**Information supplied**

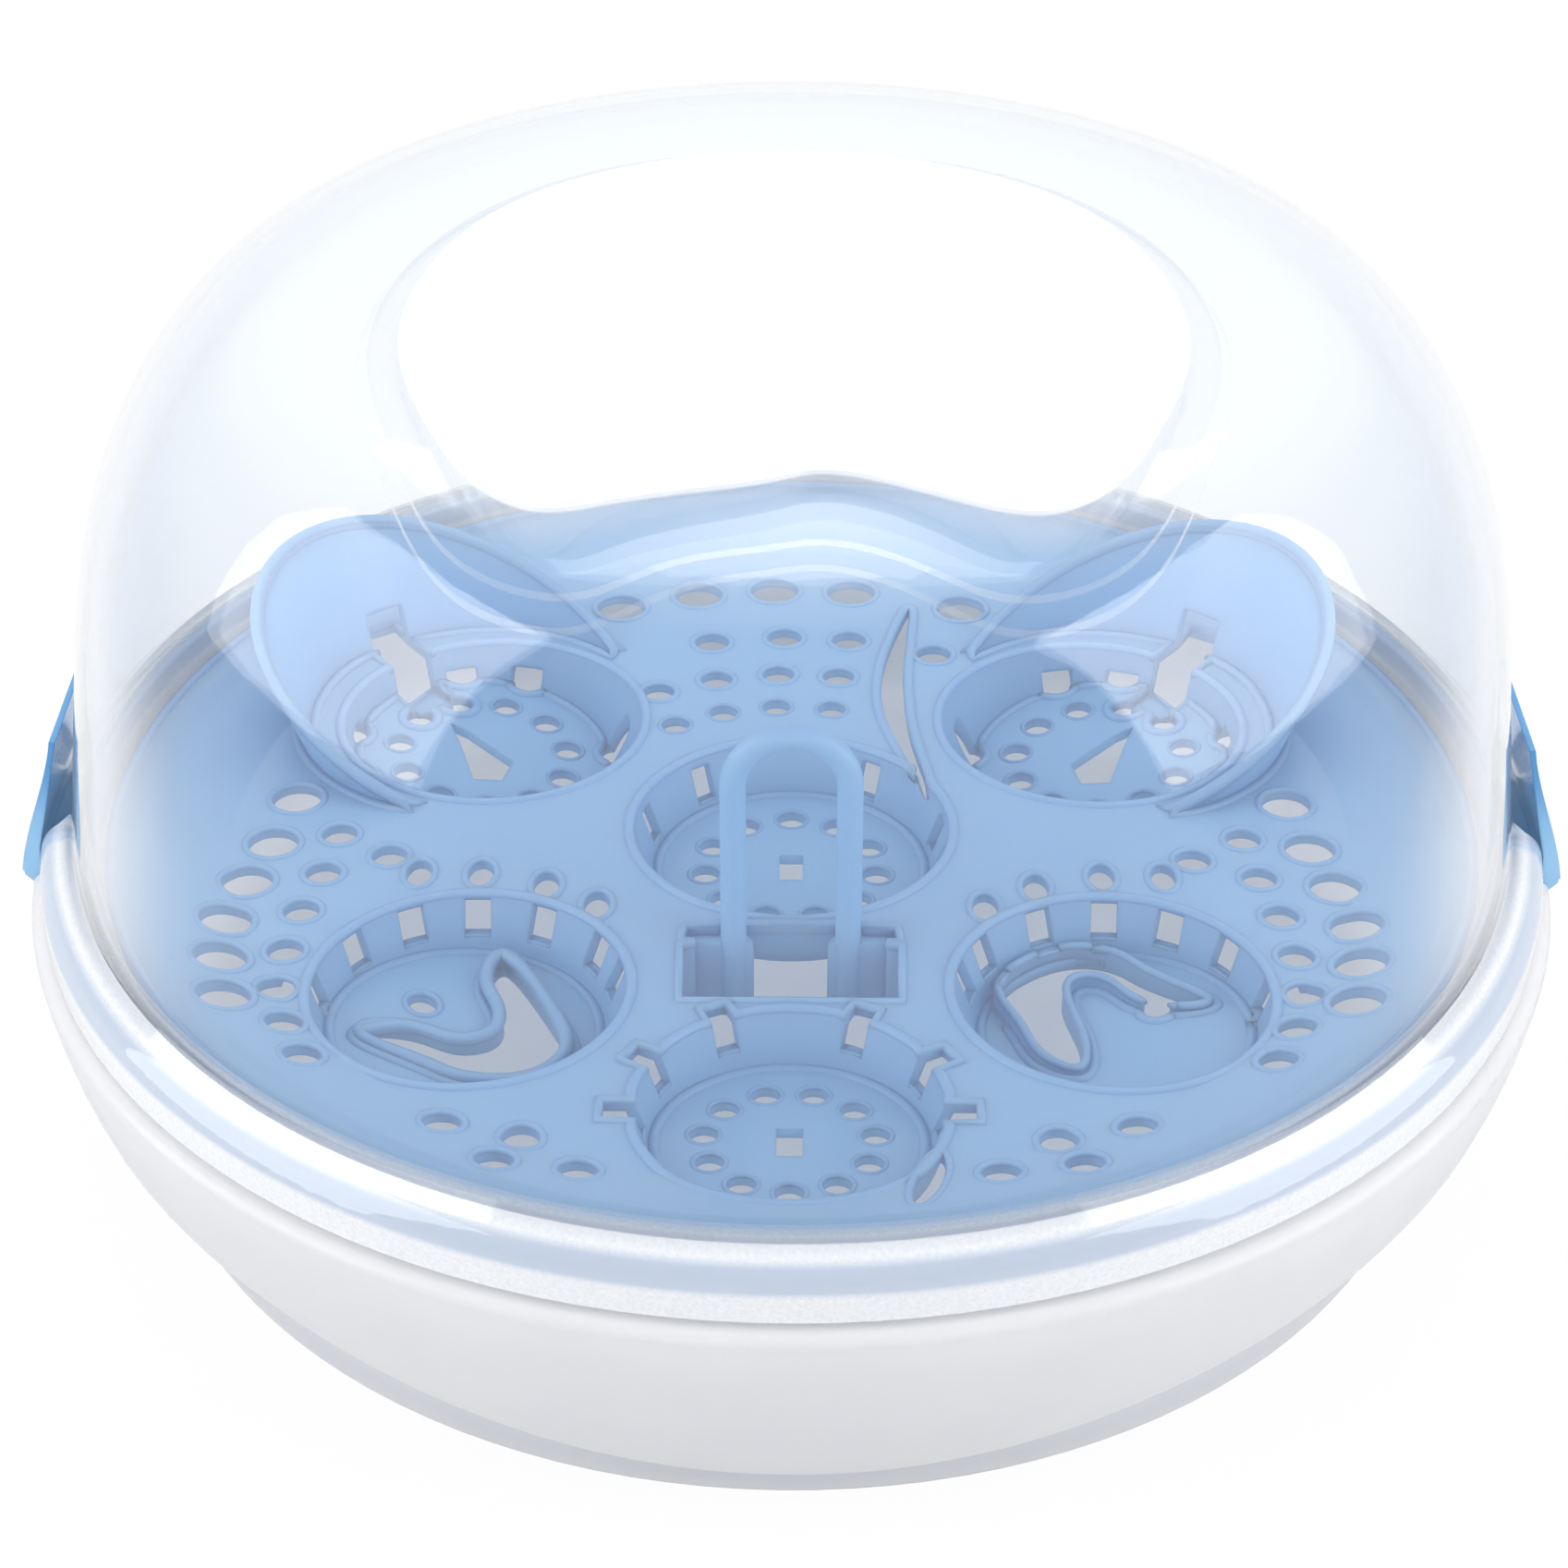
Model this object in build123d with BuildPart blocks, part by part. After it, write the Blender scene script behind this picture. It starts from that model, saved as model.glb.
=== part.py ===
from build123d import *
import os
from math import cos, hypot, pi, radians, sin, tan

# Microwave steam sterilizer for feeding bottles, in millimetres.
# Origin under the middle of the foot ring, +Z up, the front at -Y.

# Base: a bowl inside a skirt, joined by a flat rim
base_radius = 140.0
base_wall = 2.4
foot_radius = 121.5
foot_width = 4.0
foot_depth = 3.0
bowl_bend = 9.0
bowl_top_radius = 124.6
rim_height = 50.0
rim_round = 2.2
skirt_front_radius = 125.5
skirt_front_height = 7.5
skirt_wave = 20.0
skirt_belly = 3.2

# Lip of the base, which carries the basket
lip_height = 54.5

# Lid
lid_wall = 2.0
flange_radius = 137.6
flange_gap = 1.4
flange_brow = 5.0
flange_step_radius = 134.2
flange_step_height = 60.8
wall_foot_height = 63.4
locator_radius = 130.9
wall_foot_radius = 131.4
wall_belly_radius = 127.4
wall_belly_height = 93.5
dome_height = 164.0
dome_flat_radius = 75.0
dome_round = 46.6
dome_draft = 12.0

# Pad on the lid, a kidney with its notch to the front
pad_height = 2.0
pad_width = 125.6
pad_back = 45.5
pad_lobe = 90.7
pad_notch = 79.4
moat_depth = 1.0
moat_width = 11.0

# Basket
basket_wall = 2.0
basket_gap = 0.4
basket_rim_radius = 126.0
basket_rim_thickness = 2.0
plate_height = 51.2
plate_edge_radius = 104.0
well_draft = 20.0
drain_radius = 2.7
edge_hole_radius = 3.3
slot_width = 4.2
side_hole_radius = 4.7
small_hole_radius = 3.3
drain_ring = 16.3
edge_ring = 26.5
edge_angles = (105, 75, 5, -25, -60, -150, 170)
slot_step = 1.2
slot_height = 6.6
side_slot_angles = (65, 90.5, 116.5, 145.5, 164, 38, 6)
hook_edge = 1.4
hook_edge_height = 1.8
guide_wall = 2.0
cut_start = 32.0
drain_cut = 14.5
well_cut = 25.0
plate_cut = 12.0

# Rows of holes behind the middle well: ring about the centre, radius of the hole, angles from the back
back_rows = [
    (87.6, 5.0, (-24, -13, -2.5, 8, 23.5)),
    (68.0, 3.5, (-14, -1.4, 9.8, 25)),
    (53.5, 3.2, (-29.8, -16.5, -3, 10)),
    (41.0, 2.8, (-33.8, -19.3, -4.3, 11)),
]

# Holes of the two sides, given for the right one
outer_column = [(93.5, 7.0), (96.0, -8.0), (99.0, -20.5), (101.0, -33.5), (100.0, -46.0), (97.5, -58.5)]
inner_column = [(84.0, -5.0), (85.5, -17.7), (88.0, -29.7), (89.3, -41.8), (89.3, -53.3), (86.5, -64.0),
                (82.0, -74.0), (74.0, -12.0)]
upper_slots = [(56.7, -17.5), (44.5, -21.0), (68.0, -17.5), (35.0, -27.2)]
front_holes = [(57.0, -90.5), (44.0, -93.5), (47.5, -102.0), (34.0, -103.0)]
slit = [(23.6, 78.7), (19.3, 62.0), (17.6, 46.9), (20.5, 28.0), (26.2, 11.0), (23.6, 28.0), (22.4, 46.0),
        (23.0, 62.0)]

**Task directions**
In the listing above, reproduce the first line and each one after it through the line that contains "lip_height = 54.5".

**Solved exercise**
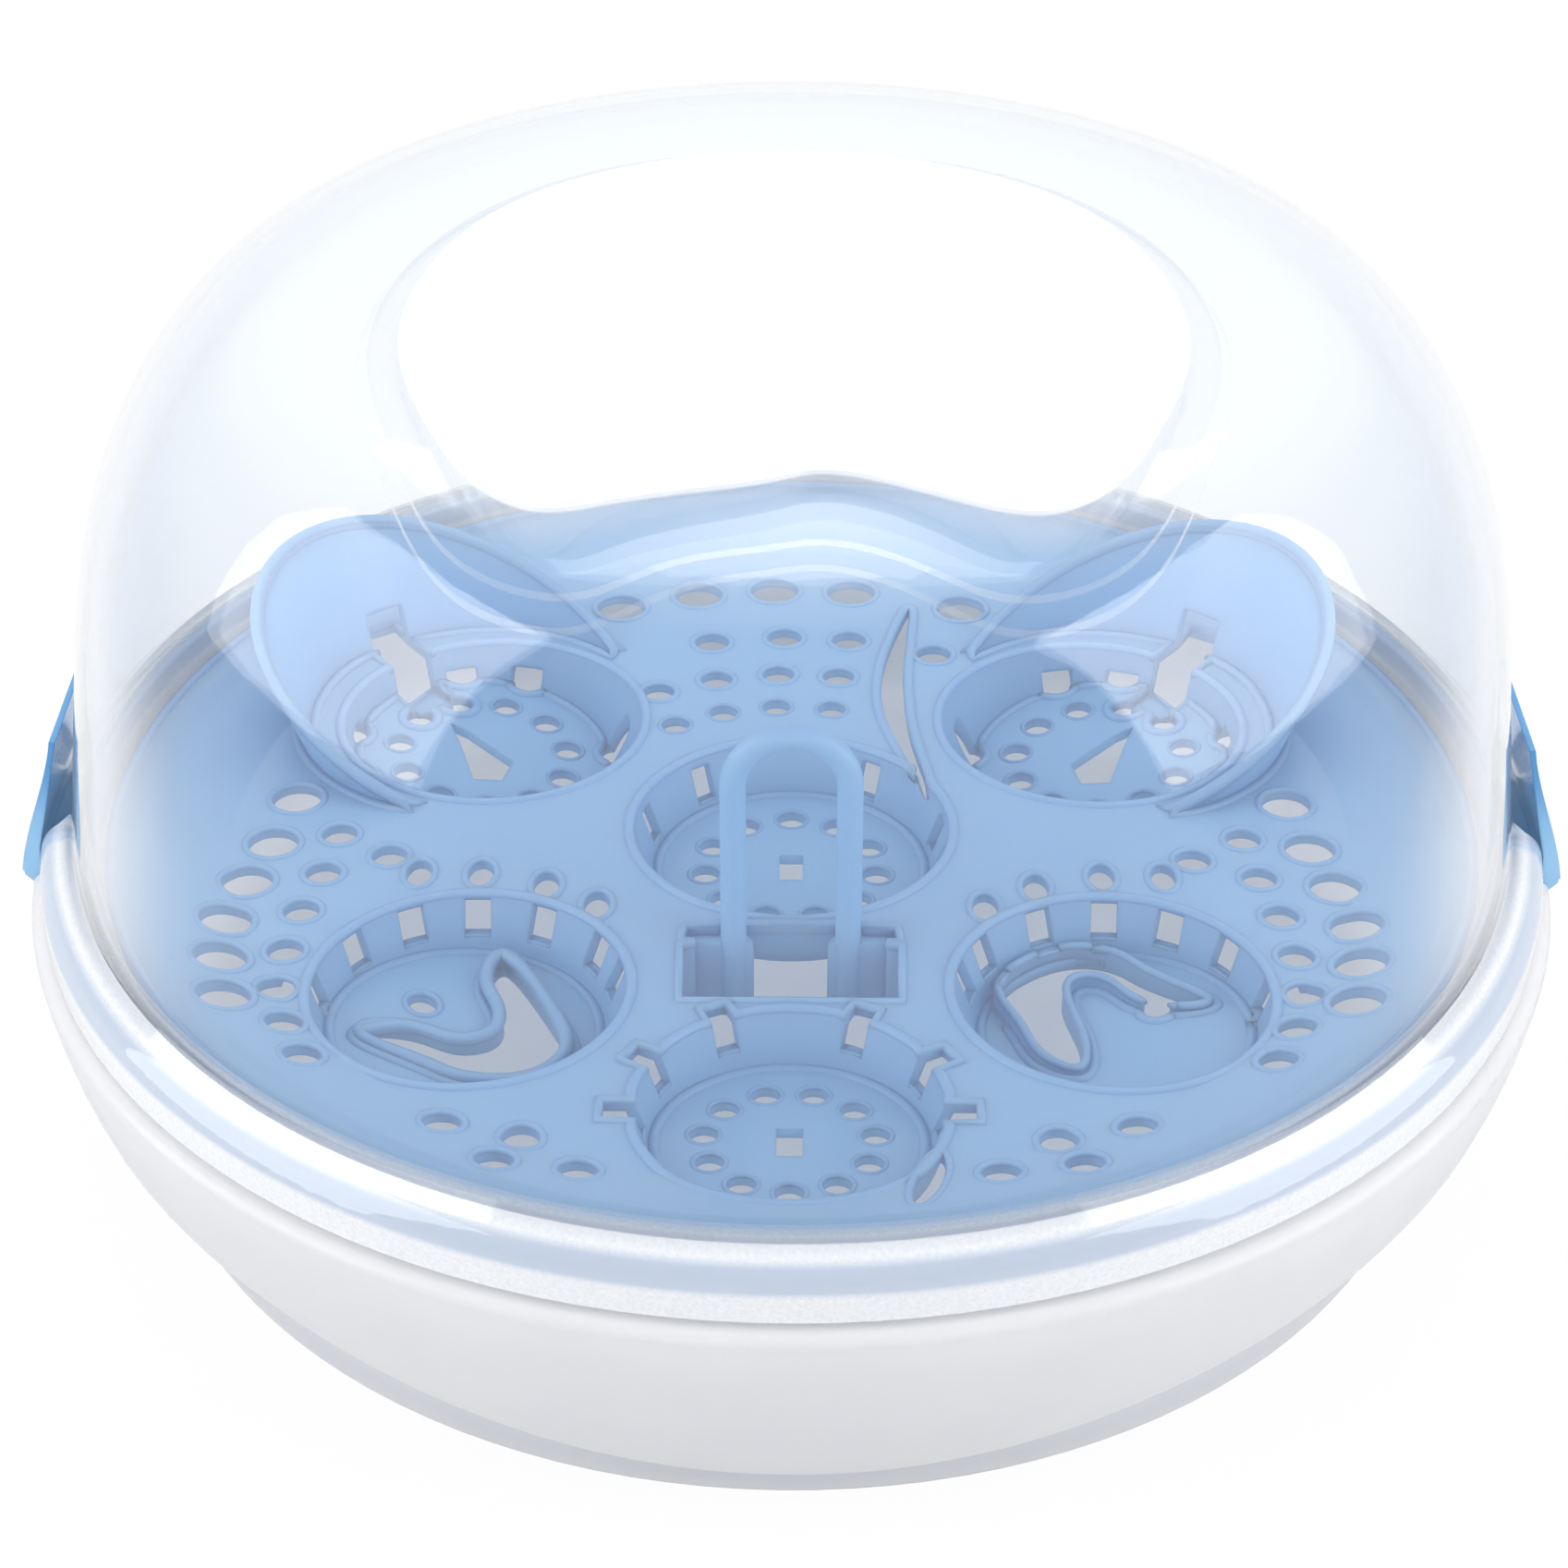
Model this object in build123d with BuildPart blocks, part by part. After it, write the Blender scene script behind this picture. It starts from that model, saved as model.glb.
=== part.py ===
from build123d import *
import os
from math import cos, hypot, pi, radians, sin, tan

# Microwave steam sterilizer for feeding bottles, in millimetres.
# Origin under the middle of the foot ring, +Z up, the front at -Y.

# Base: a bowl inside a skirt, joined by a flat rim
base_radius = 140.0
base_wall = 2.4
foot_radius = 121.5
foot_width = 4.0
foot_depth = 3.0
bowl_bend = 9.0
bowl_top_radius = 124.6
rim_height = 50.0
rim_round = 2.2
skirt_front_radius = 125.5
skirt_front_height = 7.5
skirt_wave = 20.0
skirt_belly = 3.2

# Lip of the base, which carries the basket
lip_height = 54.5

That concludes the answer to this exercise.